A long journey for retrieving reading time

Books have always been a significant part of my life. Being an only child, I've spent a huge chunk of my childhood with my head over a book, a habit I managed to carry into adulthood until... I became a mother. Suddenly, there was no time, or if there was, I couldn't locate it... in no time, I was out of the habit and reading became a luxury, a memory of an old self...

If when he was newborn I knew that it was just the way it had to be, as soon as he was steadily sleeping (or falling asleep, to be more accurate) in his own bed, I began aiming for some love (=time) with my books.The plan was simple: get my little jawbreaker to sleep and then read a bit before bed.

Easy, right? Well, not that simple, because his sleeping routine, although quite simple (teeth, pajamas, story, lights off, sleep) was MY sleeping routine as well: By the time he was asleep, so was I... At the end of the day, with everything prepared for the next morning (so that I could dive into a book), sitting in the dark, the silence being broken only by the occasional tender whisper: Shh... my eyelids would succumb shortly... I could only drag myself to bed, or, as it happened so many times, being grabbed by Pedro to our own bed, half-asleep.

I tried leaving his room just after the story, but that would frequently lead to a situation where he would be wandering back and forth between bedrooms, stretching his own bedtime way too far. And instead of a quiet, loving time before sleep, there was a duel of strength at a time my strength was at its worst. Not for me - so back to his room until he was deep asleep it was.

And one day, I simply took one book with me, went through his sleeping routine, only instead of turning off the light after the story, instead of trying to stay awake, instead of trying to leave as soon as possible, I just Kissed him goodnight and opened my book, quietly.
And it's been working out great! Some Days he is more excited, so I hand him one of his own books, which he pretends to read quietly (like his mommy is doing) until he closes his eyes.

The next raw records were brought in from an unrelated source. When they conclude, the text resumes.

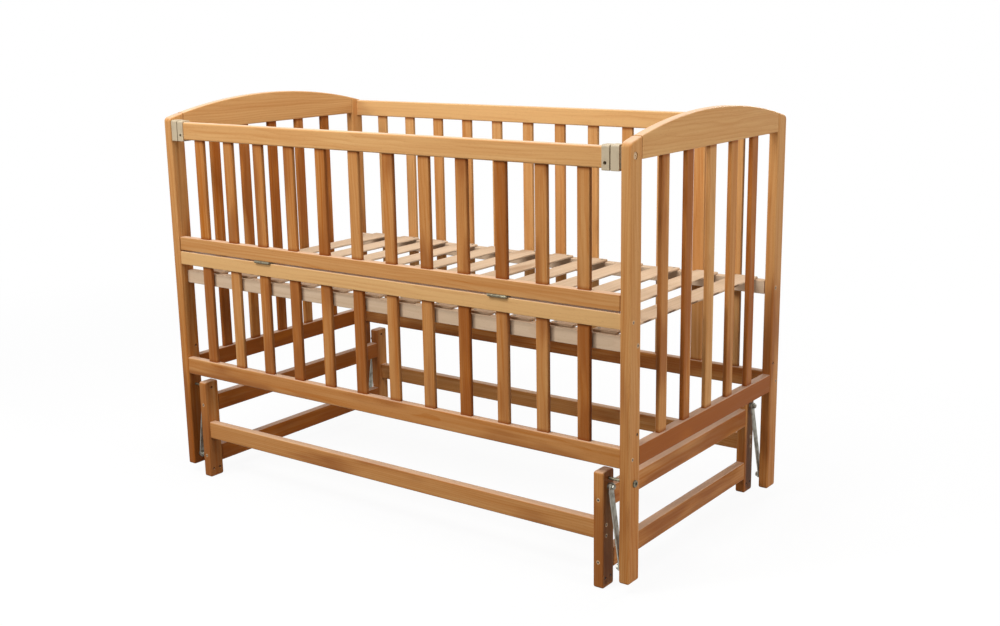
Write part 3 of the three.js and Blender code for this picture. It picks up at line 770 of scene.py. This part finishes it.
def strap(link, side, row):
    low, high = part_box(link)
    near_stand = face_x(link, -side)
    solid = block((near_stand, low.y, low.z), (near_stand + side * LINK_THICKNESS, high.y, high.z))
    bmesh.ops.recalc_face_normals(solid, faces=solid.faces)
    ends = [edge for edge in solid.edges if span(edge, "x") > LINK_THICKNESS / 2]
    soften(solid, ends, LINK_WIDTH * STRAP_ROUND_SHARE, 10)
    upper, lower = UPPER_PIVOT_Z - STRAP_FLAT, LOWER_PIVOT_Z + STRAP_FLAT
    for bend in (upper, lower):
        divide(solid, (0, 0, bend), (0, 0, 1))
    crank = (high.x - low.x - LINK_THICKNESS) * side
    for vert in solid.verts:
        share = min(1.0, max(0.0, (upper - vert.co.z) / (upper - lower)))
        vert.co.x += crank * share
    soften(solid, sharp_edges(solid), STRAP_EDGE, 2)
    y = MIDDLE_Y + row * PIVOT_Y
    reach = (low.x - OVERRUN, high.x + OVERRUN)
    eyes = [rod("x", EYE_RADIUS, *reach, (y, z)) for z in (UPPER_PIVOT_Z, LOWER_PIVOT_Z)]
    return cut_away(solid, eyes)


for end, side in ENDS.items():
    for row_name, row in ROWS.items():
        link = f"link_{row_name}_{end}"
        piece(f"strap_{row_name}_{end}", [strap(link, side, row)], zinc, link, [link])


# %% Bolts
def spun(outline, steps=32):
    """Turns a list of (distance along X, radius) round the X axis into a closed solid."""
    solid = bmesh.new()
    verts = [solid.verts.new((x, 0, radius)) for x, radius in outline]
    edges = [solid.edges.new(pair) for pair in zip(verts, verts[1:])]
    bmesh.ops.spin(
        solid,
        geom=verts + edges,
        cent=(0, 0, 0),
        axis=(1, 0, 0),
        angle=math.tau,
        steps=steps,
        use_merge=True,
    )
    bmesh.ops.remove_doubles(solid, verts=solid.verts, dist=TOUCHING / 10)
    bmesh.ops.recalc_face_normals(solid, faces=solid.faces)
    return solid


def drum(start, end, radius):
    return spun([(start, 0), (start, radius), (end, radius), (end, 0)])


def moved(solid, place, turn=0.0):
    """Turns a solid about its own Z axis and then takes it to its place."""
    step = Matrix.Translation(place) @ Matrix.Rotation(turn, 4, "Z")
    bmesh.ops.transform(solid, matrix=step, verts=solid.verts)
    return solid


def hexagon(radius, start, end):
    solid = rod("x", radius, start, end, (0, 0), sides=6)
    soften(solid, sharp_edges(solid), HEX_RIM, 2)
    return solid


COLLAR, WASHER, SHANK = 0.006, 0.007, 0.003
WASHER_THICKNESS, HEX_RADIUS, HEX_HEIGHT, HEX_RIM = 0.0012, 0.0055, 0.0045, 0.0006
DOME_FOOT, DOME_TOP, DOME_HEIGHT, DOME_PROUD = 0.0026, 0.0020, 0.001, 0.0002
ANCHOR = 0.014
GAP = 0.0003


def pivot_bolt(standoff):
    """Its shank is in the wood on the -X side of the origin, its head on the +X side."""
    washer = standoff + LINK_THICKNESS + GAP
    head = washer + WASHER_THICKNESS
    collar = drum(GAP, standoff - GAP, COLLAR)
    shank = drum(-ANCHOR, head, SHANK)
    ring = drum(washer, head, WASHER)
    nose = head + HEX_HEIGHT
    foot = nose - DOME_HEIGHT
    dome = spun([(foot, 0), (foot, DOME_FOOT), (nose, DOME_TOP), (nose, 0)])
    return [collar, shank, ring, hexagon(HEX_RADIUS, head, nose - DOME_PROUD), dome]


UPPER_STANDOFF, LOWER_STANDOFF = 0.005, 0.006
for end, side in ENDS.items():
    turn = 0.0 if side > 0 else math.pi
    stand_x = face_x(f"stand_front_{end}_upright", side)
    post_x = face_x(f"{end}_front_post", -side)
    for row_name, row in ROWS.items():
        y = MIDDLE_Y + row * PIVOT_Y
        place = (stand_x, y, UPPER_PIVOT_Z)
        upper = [moved(solid, place, turn) for solid in pivot_bolt(UPPER_STANDOFF)]
        node = f"upper_pivot_bolt_{row_name}_{end}"
        piece(f"upper_bolt_{row_name}_{end}", upper, zinc, "stand", [node])
        place = (post_x, y, LOWER_PIVOT_Z)
        lower = [moved(solid, place, math.pi - turn) for solid in pivot_bolt(LOWER_STANDOFF)]
        node = f"lower_pivot_bolt_{row_name}_{end}"
        piece(f"lower_bolt_{row_name}_{end}", lower, zinc, "crib_bed", [node])

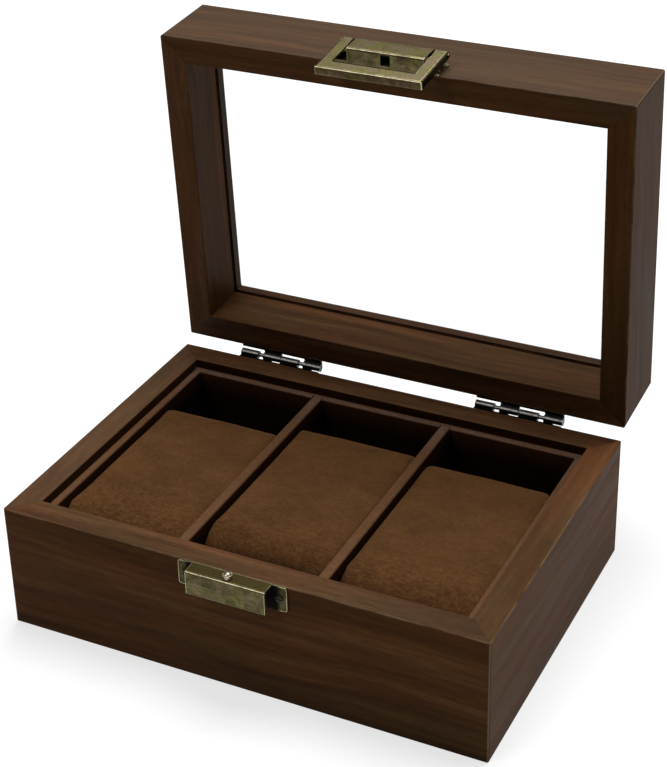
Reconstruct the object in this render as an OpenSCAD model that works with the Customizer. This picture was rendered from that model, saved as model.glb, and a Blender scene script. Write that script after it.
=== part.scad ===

I know. It was so simple and obvious, and it took me so long to get here... and I'm writing a post about something so ordinary... But it's exactly why I am sharing this story, I believe life is a trial/error experience, and it takes a great dose of failure and passing by the obvious until we get it right at some point sometimes. And the answer is usually simpler than what we imagined it, wouldn't you say so?


  1. I agree, the simplest answer is often the most elusive. Sometimes I feel silly when I finally realise that the solution was so obvious, but it's not silly really, often we are just too busy, or tired, or used to things being complex to see the simplicity. I'm glad you've got some reading time for yourself now, and it's probably very relaxing for your son to have your quiet presence as he settles for the night.

    1. I like the way you've put it: The simplest answer is often the most elusive (just copied it to my notebook!). It is very relaxing for the both of us :)

  2. I totally agree! We are often too tired to see the obvious :). I think it is so good for children to see their parents reading and enjoying books.

    1. Yes - Witnessing how we parents do it naturally and how much we enjoy it is probably the best way to get them to do so as well, right? Like any four year old, he enjoys stories very much, but I know that growing up, sometimes kids lose interest... I hope that won't happen, but I feel it can be tricky as it can't be an imposed thing, or he can endup hating books instead. I'm hoping this will have a positive impact in his relationships with books in the long-term!